Harus diakui, salah satu penyebab mengapa bangsa kita tertinggal dari bangsa lain di dunia ini, karena penempatan seseorang itu kerap tidak sesuai dengan keahlian dan kemampuan yang dimilikinya. Hal ini terjadi mulai dari pusat hingga ke daerah, bukan hanya di instansi pemerintah tapi juga di sektor lain.

Potensi alam yang luar biasa menjadi sia-sia belaka karena orang yang duduk pada satu bidang tidak punya kompetensi untuk mengurusi hal tersebut. Kesalahan seperti ini sebenarnya bukan hanya saat menentukan posisi pejabat, tapi sejak awal yaitu rekrutmen pegawai. Praktik korupsi, kolusi dan nepotisme (KKN) sampai saat ini masih terjadi dalam penerimaan pegawai. Akibatnya seseorang yang sebenarnya punya kemampuan harus "gigit jari" dan merelakan tempatnya pada orang lain yang sebernya tidak kompeten.

Karena misalnya seorang pejabat yang punya keahlian di bidang arsitektur tiba-tiba mengurusi perpustakaan atau sebaliknya. Atau seseorang yang biasa mengurusi masalah kependidikan tiba-tiba harus pindah ke bidang lingkungan hidup yang jelas-jelas tidak bisa ditempati sembarang orang. Maka program yang telah disusun akan menjadi kacau balau.

Untuk itu ke depannya di samping mematuhi ketentuan dan mekanisme yang berlaku, prinsip the right man in the right place harus dikedepankan demi negara yang lebih baik di masa mendatang.

Didalam agama Islam-pun juga sudah diatur dimana agama Islam menghendaki agar penempatan seseorang pada jabatan harus sesuai dengan bidang keahlian dan orang yang tepat guna menghindari hasil yang tidak diinginkan. 

Rasulullah bersabda: “Jika diberikan amanat itu kepada yang bukan ahlinya, maka tunggulah saatnya kehancuran.” (HR. Bukhari). 

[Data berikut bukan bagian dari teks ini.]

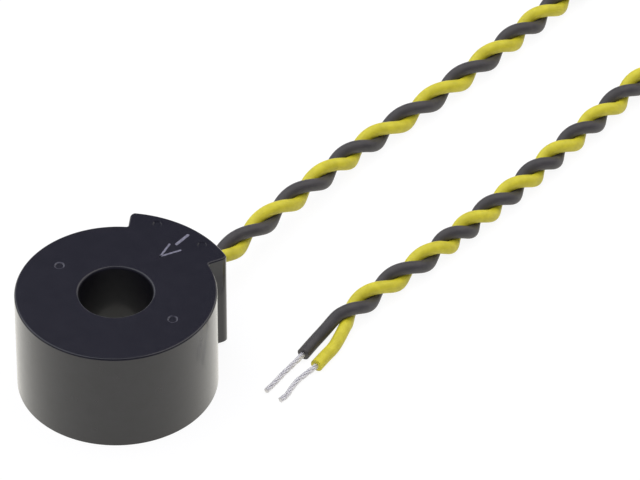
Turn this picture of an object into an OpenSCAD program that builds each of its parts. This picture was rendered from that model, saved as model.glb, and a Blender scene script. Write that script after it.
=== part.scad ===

Khalifah Umar bin Abdul Aziz r.a. juga pernah berkata: “Demi Allah, sungguh aku ingin sekali bila jarak antara kami dengan urusan pemerintahan itu melebihi jarak dua kutub Timur dan Barat.” 

Dari Abu Musa r.a. berkata: ‘Aku dan dua orang lelaki dari anak cucu pamanku masuk ke tempat Nabi saw. Lalu salah seorang dari lelaki tersebut berkata: Ya Rasulullah, angkatlah kami sebagai pengurus untuk mengurusi sebagian apa yang Allah serahkan pengurusannya itu kepadamu. Dan yang seorang lagi juga mengatakan seperti itu. Maka jawab Rasulullah saw: Demi Allah, sungguh kami tidak akan menyerahkan kepengurusan atas pekerjaan ini kepada seseorang yang memintanya, atau kepada seseorang yang sangat menginginkannya (ambisi).” (HR. Ahmad, Bukhari dan Muslim).

Pernyataan Rasul tersebut bukan berarti bahwa beliau tidak ingin jabatannya direbut oleh orang lain, juga bukan berarti tidak percaya kepada orang tersebut. Namun, Rasul punya alasan yang juga disampaikannya dalam sabdanya, yaitu harus hati-hati dan jangan hanya menuruti hawa nafsu semata. Juga urusan meminta jabatan ini bukan hal yang sembarangan. Karena masalah pengurusan (amanah) umat (rakyat) ini adalah masalah yang berat, maka selain harus diemban oleh orang-orang yang sholeh dan ikhlash tapi sekaligus kapabel dalam bidangnya.